Though consumers may hesitate to find their favorite brands packaged in new ways, they often come around; particularly if they discover the packaging also improves the product, says Chad Donicht, senior scientist for packaging, research, and development at Hormel Foods.
Take this example: The food producer had originally packaged its Real Bacon Bits in glass jars. In an effort to reduce weight, the company’s packaging scientists redesigned those jars.
Then, about three years ago, Hormel went one better, Donicht says. The food maker moved from glass to coated barrier-plastic. The product now comes in a resealable, moldable plastic envelope similar to how single-serve tuna is packaged.
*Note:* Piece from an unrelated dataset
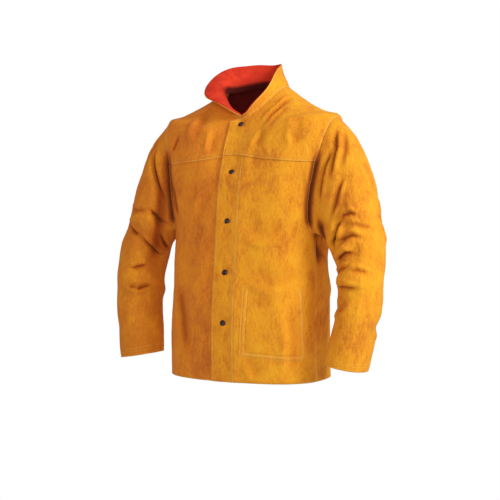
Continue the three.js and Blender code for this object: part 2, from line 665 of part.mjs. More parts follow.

“That new packaging allows us to reduce a lot of the weight compared to the jar, and we were able to keep the shelf life the same,” Donicht says.
“But we also improved the customer experience because we added shaker tops for easier dispensing. And the product fits more easily in the pantry,” he adds. “We couldn’t do that with our glass jar and its metal cap.”
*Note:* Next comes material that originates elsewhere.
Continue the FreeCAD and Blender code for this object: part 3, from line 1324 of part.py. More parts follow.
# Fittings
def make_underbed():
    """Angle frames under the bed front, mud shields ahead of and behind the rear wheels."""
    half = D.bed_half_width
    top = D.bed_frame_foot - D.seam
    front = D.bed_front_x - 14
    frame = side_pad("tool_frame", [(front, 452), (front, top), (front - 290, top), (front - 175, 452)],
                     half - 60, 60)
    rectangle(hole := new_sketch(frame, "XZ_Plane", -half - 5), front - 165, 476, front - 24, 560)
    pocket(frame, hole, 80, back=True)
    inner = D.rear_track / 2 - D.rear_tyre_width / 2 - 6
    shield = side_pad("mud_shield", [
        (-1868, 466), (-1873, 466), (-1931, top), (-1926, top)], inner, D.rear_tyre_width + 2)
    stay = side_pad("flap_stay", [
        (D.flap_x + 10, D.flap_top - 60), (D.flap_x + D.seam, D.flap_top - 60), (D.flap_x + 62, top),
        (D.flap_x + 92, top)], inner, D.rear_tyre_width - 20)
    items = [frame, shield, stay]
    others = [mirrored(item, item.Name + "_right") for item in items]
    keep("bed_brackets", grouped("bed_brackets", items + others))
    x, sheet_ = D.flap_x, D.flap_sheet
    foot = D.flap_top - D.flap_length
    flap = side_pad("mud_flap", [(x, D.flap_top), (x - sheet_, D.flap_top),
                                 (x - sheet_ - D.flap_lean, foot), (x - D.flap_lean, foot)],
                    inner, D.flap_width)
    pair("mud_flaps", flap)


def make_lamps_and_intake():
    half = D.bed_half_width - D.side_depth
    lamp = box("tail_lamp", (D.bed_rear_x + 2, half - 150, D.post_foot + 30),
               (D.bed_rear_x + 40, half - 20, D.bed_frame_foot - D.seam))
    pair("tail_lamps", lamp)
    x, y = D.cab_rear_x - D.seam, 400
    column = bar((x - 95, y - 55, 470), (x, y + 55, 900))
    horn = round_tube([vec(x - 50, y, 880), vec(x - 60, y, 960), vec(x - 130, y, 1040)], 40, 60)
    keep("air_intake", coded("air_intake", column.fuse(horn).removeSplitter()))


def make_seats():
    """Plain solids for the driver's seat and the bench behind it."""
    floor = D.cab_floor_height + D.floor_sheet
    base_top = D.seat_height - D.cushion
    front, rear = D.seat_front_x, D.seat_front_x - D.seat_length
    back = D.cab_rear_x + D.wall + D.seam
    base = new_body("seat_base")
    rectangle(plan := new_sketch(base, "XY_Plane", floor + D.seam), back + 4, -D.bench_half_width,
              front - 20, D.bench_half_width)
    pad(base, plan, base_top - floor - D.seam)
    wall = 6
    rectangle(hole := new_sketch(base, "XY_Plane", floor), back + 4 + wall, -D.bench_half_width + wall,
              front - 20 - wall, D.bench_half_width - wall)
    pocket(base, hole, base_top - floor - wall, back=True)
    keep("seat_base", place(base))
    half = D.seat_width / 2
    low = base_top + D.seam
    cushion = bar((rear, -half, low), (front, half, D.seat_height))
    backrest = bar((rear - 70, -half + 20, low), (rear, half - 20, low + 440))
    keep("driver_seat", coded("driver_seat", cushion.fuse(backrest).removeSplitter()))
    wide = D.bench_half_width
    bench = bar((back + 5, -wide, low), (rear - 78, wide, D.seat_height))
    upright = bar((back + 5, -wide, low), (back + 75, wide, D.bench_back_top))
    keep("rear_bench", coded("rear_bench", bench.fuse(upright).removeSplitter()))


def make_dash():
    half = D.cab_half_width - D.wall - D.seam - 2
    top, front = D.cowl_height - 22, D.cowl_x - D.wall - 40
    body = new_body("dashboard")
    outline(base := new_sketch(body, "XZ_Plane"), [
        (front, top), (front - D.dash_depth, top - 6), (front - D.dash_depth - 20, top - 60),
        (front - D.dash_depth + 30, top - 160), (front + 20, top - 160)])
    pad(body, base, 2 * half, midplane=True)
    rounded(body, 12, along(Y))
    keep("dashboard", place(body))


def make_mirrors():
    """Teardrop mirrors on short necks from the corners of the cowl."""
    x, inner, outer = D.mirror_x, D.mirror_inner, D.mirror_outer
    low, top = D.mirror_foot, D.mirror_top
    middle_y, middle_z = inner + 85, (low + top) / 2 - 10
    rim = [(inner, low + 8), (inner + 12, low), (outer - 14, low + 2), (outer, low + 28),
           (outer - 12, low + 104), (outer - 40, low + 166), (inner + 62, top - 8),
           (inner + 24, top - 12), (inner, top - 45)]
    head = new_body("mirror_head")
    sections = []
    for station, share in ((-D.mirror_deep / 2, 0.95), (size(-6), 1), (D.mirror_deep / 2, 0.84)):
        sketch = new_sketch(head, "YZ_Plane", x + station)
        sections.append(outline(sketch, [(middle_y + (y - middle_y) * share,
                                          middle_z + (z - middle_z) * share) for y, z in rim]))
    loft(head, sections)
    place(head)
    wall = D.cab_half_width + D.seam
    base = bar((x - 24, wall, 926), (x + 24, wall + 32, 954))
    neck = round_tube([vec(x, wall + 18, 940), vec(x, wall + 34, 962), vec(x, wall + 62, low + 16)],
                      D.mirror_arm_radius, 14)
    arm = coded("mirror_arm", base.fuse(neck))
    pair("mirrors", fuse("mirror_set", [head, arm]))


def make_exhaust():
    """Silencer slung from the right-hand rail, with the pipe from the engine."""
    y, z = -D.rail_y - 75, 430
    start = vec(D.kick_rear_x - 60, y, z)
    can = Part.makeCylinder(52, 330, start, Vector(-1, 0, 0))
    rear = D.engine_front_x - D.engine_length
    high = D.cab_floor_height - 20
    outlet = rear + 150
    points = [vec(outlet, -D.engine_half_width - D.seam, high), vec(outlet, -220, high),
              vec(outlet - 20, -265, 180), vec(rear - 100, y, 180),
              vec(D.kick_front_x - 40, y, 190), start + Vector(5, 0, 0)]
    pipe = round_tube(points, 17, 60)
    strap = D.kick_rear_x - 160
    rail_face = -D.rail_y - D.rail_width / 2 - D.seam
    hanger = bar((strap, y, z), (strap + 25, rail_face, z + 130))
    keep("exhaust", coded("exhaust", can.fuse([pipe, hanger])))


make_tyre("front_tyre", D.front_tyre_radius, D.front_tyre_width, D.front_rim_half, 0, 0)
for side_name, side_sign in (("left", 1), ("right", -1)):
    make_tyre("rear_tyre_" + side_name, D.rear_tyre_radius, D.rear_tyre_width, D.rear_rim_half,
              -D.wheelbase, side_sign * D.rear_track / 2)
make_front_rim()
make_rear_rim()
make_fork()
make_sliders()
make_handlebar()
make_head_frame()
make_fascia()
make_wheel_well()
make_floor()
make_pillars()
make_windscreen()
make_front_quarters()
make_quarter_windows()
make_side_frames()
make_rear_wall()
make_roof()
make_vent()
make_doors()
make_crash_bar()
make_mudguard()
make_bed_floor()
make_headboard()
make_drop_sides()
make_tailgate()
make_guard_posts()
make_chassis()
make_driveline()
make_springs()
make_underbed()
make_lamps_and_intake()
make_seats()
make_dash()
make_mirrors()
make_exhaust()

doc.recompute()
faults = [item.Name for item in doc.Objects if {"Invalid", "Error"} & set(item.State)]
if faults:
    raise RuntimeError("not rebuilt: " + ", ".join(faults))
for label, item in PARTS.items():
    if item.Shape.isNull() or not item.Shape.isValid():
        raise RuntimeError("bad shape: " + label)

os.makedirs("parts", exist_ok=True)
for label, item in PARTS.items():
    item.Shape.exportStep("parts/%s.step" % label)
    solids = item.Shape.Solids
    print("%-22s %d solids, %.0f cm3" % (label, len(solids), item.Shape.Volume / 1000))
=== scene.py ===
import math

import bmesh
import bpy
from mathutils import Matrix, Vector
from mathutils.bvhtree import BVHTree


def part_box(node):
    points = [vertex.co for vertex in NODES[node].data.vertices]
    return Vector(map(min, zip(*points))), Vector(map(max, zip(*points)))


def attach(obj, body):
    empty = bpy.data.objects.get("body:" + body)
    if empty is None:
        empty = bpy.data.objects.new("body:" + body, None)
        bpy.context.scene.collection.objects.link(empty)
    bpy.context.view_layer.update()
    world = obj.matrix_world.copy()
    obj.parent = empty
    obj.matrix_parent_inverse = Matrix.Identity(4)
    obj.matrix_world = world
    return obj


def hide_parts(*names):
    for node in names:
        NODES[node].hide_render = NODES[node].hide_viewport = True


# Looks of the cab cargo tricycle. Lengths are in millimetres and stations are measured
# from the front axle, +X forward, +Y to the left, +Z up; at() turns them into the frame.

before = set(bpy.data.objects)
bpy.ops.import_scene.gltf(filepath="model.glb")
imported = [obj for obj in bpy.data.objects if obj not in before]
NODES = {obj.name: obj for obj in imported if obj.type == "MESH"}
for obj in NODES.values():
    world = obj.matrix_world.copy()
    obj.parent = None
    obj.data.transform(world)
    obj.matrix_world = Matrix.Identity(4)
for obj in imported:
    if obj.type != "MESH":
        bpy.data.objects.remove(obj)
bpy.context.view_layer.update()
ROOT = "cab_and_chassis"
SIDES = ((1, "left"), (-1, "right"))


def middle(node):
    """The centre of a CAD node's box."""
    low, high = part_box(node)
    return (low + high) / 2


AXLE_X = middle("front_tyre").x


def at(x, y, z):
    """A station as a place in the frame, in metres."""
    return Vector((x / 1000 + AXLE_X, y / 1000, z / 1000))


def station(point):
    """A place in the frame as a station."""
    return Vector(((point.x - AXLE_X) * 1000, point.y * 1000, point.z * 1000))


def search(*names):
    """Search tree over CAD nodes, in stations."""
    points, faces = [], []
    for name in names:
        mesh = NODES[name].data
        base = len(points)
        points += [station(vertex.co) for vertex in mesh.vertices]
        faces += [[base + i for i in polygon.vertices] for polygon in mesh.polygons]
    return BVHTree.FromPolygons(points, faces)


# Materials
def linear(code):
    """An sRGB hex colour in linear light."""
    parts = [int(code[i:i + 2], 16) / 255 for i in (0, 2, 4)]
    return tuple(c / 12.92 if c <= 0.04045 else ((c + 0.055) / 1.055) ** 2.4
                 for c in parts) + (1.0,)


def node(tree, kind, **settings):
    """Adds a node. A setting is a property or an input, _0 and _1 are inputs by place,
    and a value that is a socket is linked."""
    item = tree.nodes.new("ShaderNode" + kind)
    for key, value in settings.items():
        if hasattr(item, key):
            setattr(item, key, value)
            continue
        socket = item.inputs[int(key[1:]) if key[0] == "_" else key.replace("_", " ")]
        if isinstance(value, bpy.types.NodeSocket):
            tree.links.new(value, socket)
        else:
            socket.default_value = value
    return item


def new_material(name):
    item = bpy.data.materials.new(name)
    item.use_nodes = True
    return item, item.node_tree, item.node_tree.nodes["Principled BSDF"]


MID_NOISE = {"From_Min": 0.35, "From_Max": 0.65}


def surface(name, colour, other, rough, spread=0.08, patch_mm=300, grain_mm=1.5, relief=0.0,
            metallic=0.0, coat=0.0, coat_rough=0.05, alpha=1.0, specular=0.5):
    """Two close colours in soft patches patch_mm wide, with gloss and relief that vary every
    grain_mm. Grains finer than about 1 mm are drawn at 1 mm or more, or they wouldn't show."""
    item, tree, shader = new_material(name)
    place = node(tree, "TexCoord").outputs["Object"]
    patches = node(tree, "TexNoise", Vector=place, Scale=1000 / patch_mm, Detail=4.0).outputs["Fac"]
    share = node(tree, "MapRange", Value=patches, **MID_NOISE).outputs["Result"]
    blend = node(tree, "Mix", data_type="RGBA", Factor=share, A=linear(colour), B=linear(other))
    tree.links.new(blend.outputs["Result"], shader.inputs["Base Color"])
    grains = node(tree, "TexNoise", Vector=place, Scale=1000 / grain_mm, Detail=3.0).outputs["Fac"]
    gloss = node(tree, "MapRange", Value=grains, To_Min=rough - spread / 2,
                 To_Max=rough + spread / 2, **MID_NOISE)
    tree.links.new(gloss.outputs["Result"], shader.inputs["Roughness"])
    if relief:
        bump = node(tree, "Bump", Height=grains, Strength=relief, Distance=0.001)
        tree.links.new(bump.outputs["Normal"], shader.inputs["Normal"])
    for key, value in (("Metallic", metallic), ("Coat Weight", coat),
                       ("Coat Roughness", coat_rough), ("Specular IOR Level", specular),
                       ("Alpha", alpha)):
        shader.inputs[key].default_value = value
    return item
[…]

Walmart has built awareness for its environmental programs by implementing a product label that shows consumers how to recycle private-brand packaging. The retailer encourages national brands to also adopt the label.
“When we think about sustainability and our customers, we want them to know they don’t have to choose between what’s sustainable and what’s affordable,” says Ashley Hall, Walmart’s senior manager, sustainability. “Customers appreciate that. It’s good for the customer, it’s good for the environment, and it’s good for business.”